Anyhow, if you kind of follow the story, then any amount of struggle between the armies becomes pointless after the Ring reaches its destination, because it's too big a setback to Sauron when part of his soul is destroyed along with the Ring. Evil can't win after that. In game terms it takes maybe 15 to 20 turns before the Ring ends the game, and it seems unlikely that one player could defeat all the others before that point.

Maybe an interesting house rule would be that the Ring reaching the end of its path has some massive effect on all players -- half of all players' armies are destroyed or something? But that would just make the game twice as long. It would also be interesting if the players had a way of permanently stopping the ring, or taking control of it before it reaches the end. Still not quite as fun as gradually conquering everyone on the board.

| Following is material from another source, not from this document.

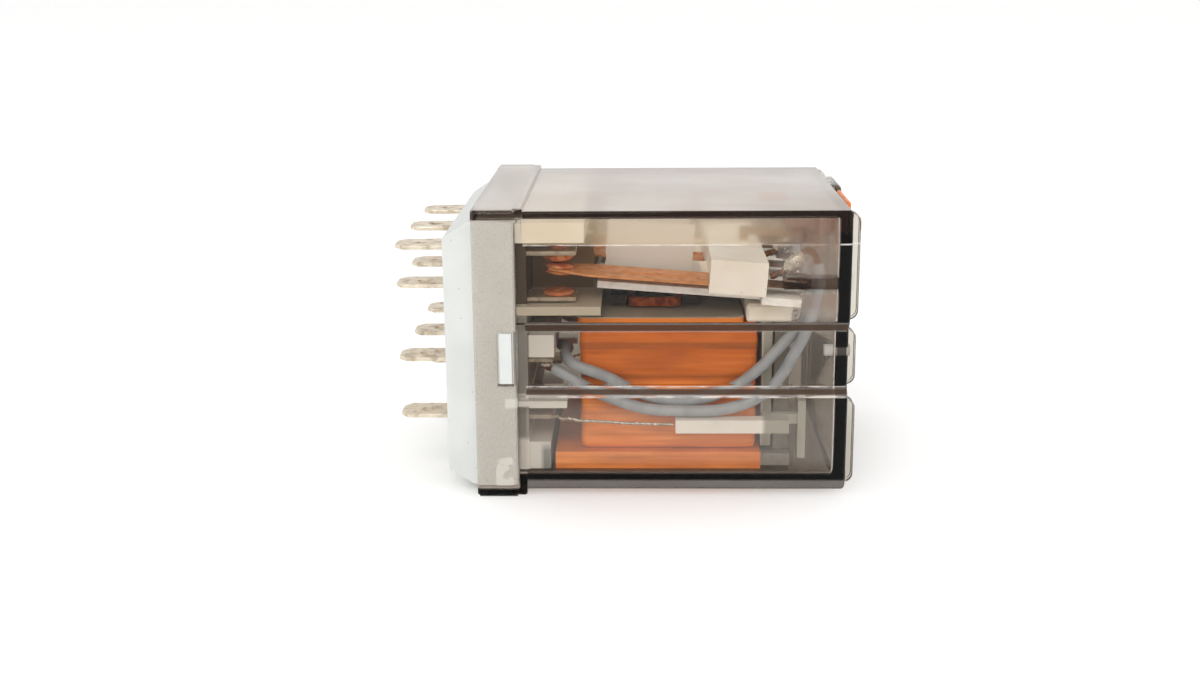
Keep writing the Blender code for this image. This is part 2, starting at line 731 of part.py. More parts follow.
def make_contact_springs(pivot):
    """Leaf springs with a folded lug at the hinge end, each with its double contact."""
    half = SPRING_THICKNESS / 2
    for number, y in enumerate(ROWS, 1):
        side = [
            (SPRING_TIP_X, SPRING_TIP_HALF_Y),
            (SPRING_WIDE_X, SPRING_HALF_Y),
            (SPRING_NECK_X - 0.6, SPRING_HALF_Y),
            (SPRING_NECK_X, SPRING_NECK_HALF_Y),
            (SPRING_END_X, SPRING_NECK_HALF_Y),
        ]
        outline = [(u, y + v) for u, v in side] + [(u, y - v) for u, v in reversed(side)]
        contact_u = (CONTACT_X - HINGE_X) / math.cos(OPEN_ANGLE)
        bore = circle(contact_u, y, SHANK_RADIUS + SHANK_GAP, 12)
        level = (SPRING_Z - half, SPRING_Z + half)
        spring = prism(f"contact_spring_{number}", "Z", outline, level, "spring_copper", [bore])
        spring.parent = pivot
        lug_y = (y - SPRING_NECK_HALF_Y + 0.1, y + SPRING_NECK_HALF_Y - 0.1)
        fold_z = (SPRING_Z - half + 0.05, LUG_Z + half)
        fold = box(f"spring_fold_{number}", (SPRING_END_X - 0.35, SPRING_END_X - 0.05), lug_y, fold_z)
        lug_x = (LUG_START_X, SPRING_END_X - 0.15)
        lug = box(f"spring_lug_{number}", lug_x, inset(lug_y, 0.1), (LUG_Z - half, LUG_Z + half - 0.05))
        combine(spring, "UNION", fold, lug)
        near = half + FACE_GAP
        dome = dome_profile(CONTACT_RADIUS * 0.9, near + 0.2, MOVING_HALF_HEIGHT - near - 0.2)
        upper = dome + [(CONTACT_RADIUS * 0.9, near), (SHANK_RADIUS, near)]
        profile = upper + [(radius, -height) for radius, height in reversed(upper)]
        place = (contact_u, y, SPRING_Z)
        contact = turned(f"moving_contact_{number}", profile, place, "silver_contact")
        contact.parent = pivot


def make_carrier(pivot):
    carrier = box("contact_carrier", CARRIER_X, both_ways(CARRIER_HALF_Y), CARRIER_Z, "cream_moulding")
    carrier.parent = pivot
    for side, sign in (("front", -1), ("rear", 1)):
        limits = sorted((sign * WING_Y[0], sign * WING_Y[1]))
        wing = box(f"{side}_wing", WING_X, limits, (CARRIER_Z[0] + 0.1, WING_TOP))
        bridge_x = (WING_X[1] - 1.0, CARRIER_X[0] + 0.5)
        bridge = box(f"{side}_bridge", bridge_x, inset(limits, 0.1), (CARRIER_Z[0] + 0.2, WING_BRIDGE_TOP))
        combine(carrier, "UNION", wing, bridge)
    riser_x = (ARM_X[0], ARM_X[0] + ARM_WIDTH)
    finger_x = (ARM_X[1] - ARM_WIDTH, ARM_X[1])
    riser = box("arm_riser", riser_x, ARM_Y, (CARRIER_Z[1] - 1.0, ARM_Z[1]))
    arm = box("arm", (ARM_X[0] + 0.1, ARM_X[1]), inset(ARM_Y, 0.05), ARM_Z)
    finger = box("finger", finger_x, ARM_Y, (ARM_Z[0] + 0.1, FINGER_TOP))
    combine(carrier, "UNION", riser, arm, finger)
    for number, y in enumerate(ROWS, 1):
        slot_y = (y - CARRIER_SLOT_HALF_Y, y + CARRIER_SLOT_HALF_Y)
        slot_z = (SPRING_Z - CARRIER_SLOT_HALF_Z, SPRING_Z + CARRIER_SLOT_HALF_Z)
        combine(carrier, "DIFFERENCE", box(f"spring_slot_{number}", inset(CARRIER_X, -1.0), slot_y, slot_z))


def make_solder_joints():
    for number, y in enumerate(ROWS, 1):
        bm = bmesh.new()
        bmesh.ops.create_uvsphere(bm, u_segments=12, v_segments=8, radius=SOLDER_RADIUS * MM)
        stretch = SOLDER_HALF_LENGTH / SOLDER_RADIUS
        bmesh.ops.scale(bm, vec=(1.0, 1.0, stretch), verts=bm.verts)
        mesh = bpy.data.meshes.new(f"solder_joint_{number}")
        bm.to_mesh(mesh)
        bm.free()
        mesh.shade_smooth()
        joint = add_object(mesh.name, mesh, "solder")
        joint.location = (SOLDER_CENTRE[0] * MM, y * MM, SOLDER_CENTRE[1] * MM)
        joint.rotation_euler = (0.0, SOLDER_TILT, 0.0)


def make_yoke():
    yoke = box("yoke", YOKE_X, both_ways(YOKE_HALF_Y), YOKE_Z, "plated_steel")
    limb = box("yoke_limb", LIMB_X, both_ways(LIMB_HALF_Y), (YOKE_Z[0] + 0.2, LIMB_TOP))
    hook = box("yoke_hook", (LIMB_X[1] - 0.5, YOKE_HOOK_END), HOOK_Y, YOKE_HOOK_Z)
    combine(yoke, "UNION", limb, hook)
    bore = cylinder("yoke_bore", (CORE_X, 0.0), CORE_NECK_RADIUS + 0.1, inset(YOKE_Z, -1.0))
    combine(yoke, "DIFFERENCE", bore)


def make_yoke_sleeve():
    """Tape folded round the yoke's lower limb, open towards the upright limb."""
    reach = SLEEVE_GAP + SLEEVE_WALL
    outer = (both_ways(YOKE_HALF_Y + reach), inset(YOKE_Z, -reach))
    inner = (both_ways(YOKE_HALF_Y + SLEEVE_GAP), inset(YOKE_Z, -SLEEVE_GAP))
    sleeve = box("yoke_sleeve", SLEEVE_X, *outer, "orange_tape")
    space = box("sleeve_space", (SLEEVE_X[0] + SLEEVE_WALL, SLEEVE_X[1] + 1.0), *inner)
    bore = cylinder("sleeve_bore", (CORE_X, 0.0), CORE_NECK_RADIUS + 0.4, (YOKE_Z[1] - 0.5, YOKE_Z[1] + 2.0))
    combine(sleeve, "DIFFERENCE", space, bore)


def make_core():
    core = cylinder("core", (CORE_X, 0.0), CORE_RADIUS, (CORE_SHOULDER_Z, POLE_Z[0] + 0.4), "Z", "plated_steel")
    neck = cylinder("core_neck", (CORE_X, 0.0), CORE_NECK_RADIUS, (YOKE_Z[0] + 0.1, CORE_SHOULDER_Z + 1.0))
    pole = box("pole_shoe", POLE_X, both_ways(POLE_HALF_Y), POLE_Z)
    combine(core, "UNION", neck, pole)
    outer = rounded_rectangle(inset(RING_X, -RING_GAP), inset(RING_Y, -RING_GAP), 1.0)
    inner = rounded_rectangle(inset(RING_X, RING_WIDTH + RING_GAP), inset(RING_Y, RING_WIDTH + RING_GAP), 0.5)
    groove = prism("ring_groove", "Z", outer, (RING_Z[0] - RING_GAP, RING_Z[1] + 1.0), None, [inner])
    combine(core, "DIFFERENCE", groove)


def make_shading_ring():
    outer = rounded_rectangle(RING_X, RING_Y, 1.0)
    inner = rounded_rectangle(inset(RING_X, RING_WIDTH), inset(RING_Y, RING_WIDTH), 0.5)
    prism("shading_ring", "Z", outer, RING_Z, "copper", [inner])


def make_bobbin():
    bore = circle(CORE_X, 0.0, BARREL_BORE)
    shape = rounded_rectangle(BOBBIN_TOP_X, both_ways(BOBBIN_TOP_HALF_Y), 1.0)
    bobbin = prism("bobbin", "Z", shape, BOBBIN_TOP_Z, "tan_bobbin", [bore])
    barrel_z = (BOBBIN_FOOT_Z[0] + 0.1, BOBBIN_TOP_Z[1] - 0.1)
    outer = circle(CORE_X, 0.0, BARREL_RADIUS)
    bore_inside = circle(CORE_X, 0.0, BARREL_BORE + 0.02)
    barrel = prism("barrel", "Z", outer, barrel_z, None, [bore_inside])
    shape = rounded_rectangle(BOBBIN_FOOT_X, both_ways(BOBBIN_FOOT_HALF_Y), COIL_CORNER - 0.6)
    foot = prism("bobbin_foot", "Z", shape, BOBBIN_FOOT_Z, None, [bore])
    combine(bobbin, "UNION", barrel, foot)


def coil_outline(inward):
    limits = inset(COIL_X, inward)
    return rounded_rectangle(limits, both_ways(COIL_HALF_Y - inward), COIL_CORNER - inward, 6)


def make_coil():
    prism("coil_tape", "Z", coil_outline(0.0), TAPE_Z, "orange_tape", [coil_outline(TAPE_THICKNESS)])
    bore = circle(CORE_X, 0.0, BARREL_RADIUS + 0.1)
    winding_outline = coil_outline(TAPE_THICKNESS + 0.1)
    prism("coil_winding", "Z", winding_outline, WINDING_Z, "copper", [bore])


def make_coil_insulator():
    wall_y = both_ways(INSULATOR_HALF_Y)
    insulator = box("coil_insulator", INSULATOR_X, wall_y, INSULATOR_Z, "nylon")
    for side, sign in (("front", -1), ("rear", 1)):
        bar_y = sorted((sign * HOLDER_Y[0], sign * HOLDER_Y[1]))
        arm_y = sorted((sign * (INSULATOR_HALF_Y - 1.0), sign * (HOLDER_Y[1] - 0.1)))
        web_y = sorted((sign * (FIN_Y[0] + 1.5), sign * (FIN_Y[1] - 0.2)))
        fin_y = sorted((sign * FIN_Y[0], sign * FIN_Y[1]))
        bar = box(f"{side}_holder", HOLDER_X, bar_y, HOLDER_Z)
        arm = box(f"{side}_arm", inset(INSULATOR_X, 0.1), arm_y, inset(HOLDER_Z, 0.1))
        web = box(f"{side}_web", (INSULATOR_X[0] + 0.2, FIN_X[0] + 0.5), web_y, inset(HOLDER_Z, 0.2))
        fin = box(f"{side}_fin", FIN_X, fin_y, FIN_Z)
        combine(insulator, "UNION", arm, bar, web, fin)


def make_bearing():
    bearing = box("armature_bearing", BEARING_X, both_ways(BEARING_HALF_Y), BEARING_Z, "cream_moulding")
    round_edges(bearing, 0.3, 1)


def make_return_spring():
    """A close helix between the hooks of the armature and the yoke."""
    points = []
    total = RETURN_TURNS * RETURN_STEPS
    for step in range(total + 1):
        angle = 2 * math.pi * step / RETURN_STEPS
        height = RETURN_Z[0] + (RETURN_Z[1] - RETURN_Z[0]) * step / total
        x = RETURN_X + RETURN_RADIUS * math.cos(angle)
        y = RETURN_Y + RETURN_RADIUS * math.sin(angle)
        points.append((x, y, height))
    wire("return_spring", points, RETURN_WIRE, "plated_steel", 1)


def make_test_button():
    button = box("test_button", BUTTON_X, BUTTON_Y, BUTTON_Z, "orange_button")
    round_edges(button, BUTTON_EDGE, 2)
    neck = box("button_neck", NECK_X, NECK_Y, NECK_Z)
    flange = box("button_flange", FLANGE_X, FLANGE_Y, FLANGE_Z)
    stem = box("button_stem", STEM_X, STEM_Y, STEM_Z)
    combine(button, "UNION", neck, flange, stem)
    combine(button, "DIFFERENCE", box("stem_window", STEM_WINDOW_X, STEM_WINDOW_Y, inset(STEM_Z, -1.0)))


def make_vent_plug():
    plug = cylinder("vent_plug", (PLUG_Y, PLUG_Z), PLUG_RADIUS, PLUG_X, "X", "white_moulding", 16)
    round_edges(plug, 0.2, 1)


def make_leads():
    routes = (OUTER_ROUTE, MIDDLE_ROUTE, mirror_y(OUTER_ROUTE))
    for number, route in enumerate(routes, 1):
        points = smooth_route(route, PIGTAIL_SPACING)
        wire(f"pigtail_{number}", points, PIGTAIL_RADIUS, "grey_insulation")
    for number, route in enumerate((LEAD_ROUTE, mirror_y(LEAD_ROUTE)), 1):
        wire(f"coil_lead_{number}", smooth_route(route, LEAD_SPACING), LEAD_RADIUS, "solder", 1)


clear_scene()
PARTS = new_collection("plug_in_relay")
TOOLS = new_collection("tools")
FINISH = make_finishes()
make_cover()
make_base()
make_contact_block()
make_terminals()
make_fixed_contacts()
PIVOT = make_pivot()
make_armature(PIVOT)
make_contact_springs(PIVOT)
make_carrier(PIVOT)
make_solder_joints()
make_yoke()
make_yoke_sleeve()
make_core()
make_shading_ring()
make_bobbin()
make_coil()
make_coil_insulator()
make_bearing()
make_return_spring()
make_test_button()
make_vent_plug()
make_leads()
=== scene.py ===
"""The looks of the plug-in relay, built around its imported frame.

Lengths are in millimetres until they reach Blender. X runs from the tabs to the far end of the
cover, Y goes through the three poles, and Z is up.
"""

import json
import math

import bmesh
import bpy
from mathutils import Matrix, Vector, noise


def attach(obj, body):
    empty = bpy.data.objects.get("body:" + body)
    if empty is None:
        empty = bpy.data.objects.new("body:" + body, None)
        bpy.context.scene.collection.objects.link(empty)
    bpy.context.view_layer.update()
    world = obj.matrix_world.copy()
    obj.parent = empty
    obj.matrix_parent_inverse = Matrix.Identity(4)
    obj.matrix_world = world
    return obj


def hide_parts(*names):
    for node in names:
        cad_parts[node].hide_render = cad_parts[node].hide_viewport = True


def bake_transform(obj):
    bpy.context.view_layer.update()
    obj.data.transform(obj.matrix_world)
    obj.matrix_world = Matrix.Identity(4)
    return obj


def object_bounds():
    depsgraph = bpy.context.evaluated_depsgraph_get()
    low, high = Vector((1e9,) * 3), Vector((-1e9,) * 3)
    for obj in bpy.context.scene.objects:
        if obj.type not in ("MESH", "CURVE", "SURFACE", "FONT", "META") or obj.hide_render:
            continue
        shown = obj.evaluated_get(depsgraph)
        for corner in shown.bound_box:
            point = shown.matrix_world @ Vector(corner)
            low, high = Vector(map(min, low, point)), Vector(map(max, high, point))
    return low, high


MM = 0.001
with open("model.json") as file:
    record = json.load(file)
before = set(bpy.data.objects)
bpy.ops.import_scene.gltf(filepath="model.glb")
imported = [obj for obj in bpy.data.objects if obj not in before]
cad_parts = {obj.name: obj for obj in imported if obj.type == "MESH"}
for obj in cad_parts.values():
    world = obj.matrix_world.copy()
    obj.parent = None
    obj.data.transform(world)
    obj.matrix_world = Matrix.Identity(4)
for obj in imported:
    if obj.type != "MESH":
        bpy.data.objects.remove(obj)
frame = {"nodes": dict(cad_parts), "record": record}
CAD_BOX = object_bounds()

# Camera
LENS = 44.86
CAMERA_PLACE = (24.146, -197.398, 47.936)
CAMERA_PITCH = math.radians(14.40)
CAMERA_YAW = math.radians(-1.576)
CAMERA_ROLL = math.radians(-0.47)

# Studio, in metres
FLOOR_SIZE = 12.0
FLOOR_GAP = 0.02 * MM
SKY_STRENGTH = 1.0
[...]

In actual play, I imagine gamers will tally up their points when the Ring reaches its end, then they'll ignore the Ring and keep playing until one player really wins.

Melinda kept asking "how can there be two good armies fighting each other?" I guess everybody thinks they're the good guys and their opponents are bad guys. How can there be any good guys in Risk at all, when the game is global conquest?

Friday

I got Melinda The Sims for Xmas, so once again, I find myself sitting at a computer for long hours, feeling sleepy, a little hungry, needing to empty my bladder, failing to socialize, ignoring my hygeine, while micro-managing the life of a little cartoon guy to ensure that he doesn't lose sleep, doesn't get hungry, socializes, bathes. Sims also need "fun" (usually fulfilled by tv, games or material objects), and apparently I'm having so much fun in real life playing Sims, that it's worth while to ignore all my other needs just to make sure the little guy gets his similar needs fulfilled.

So why do I so often find that my Sim lacks in his "fun" stat? Go figure.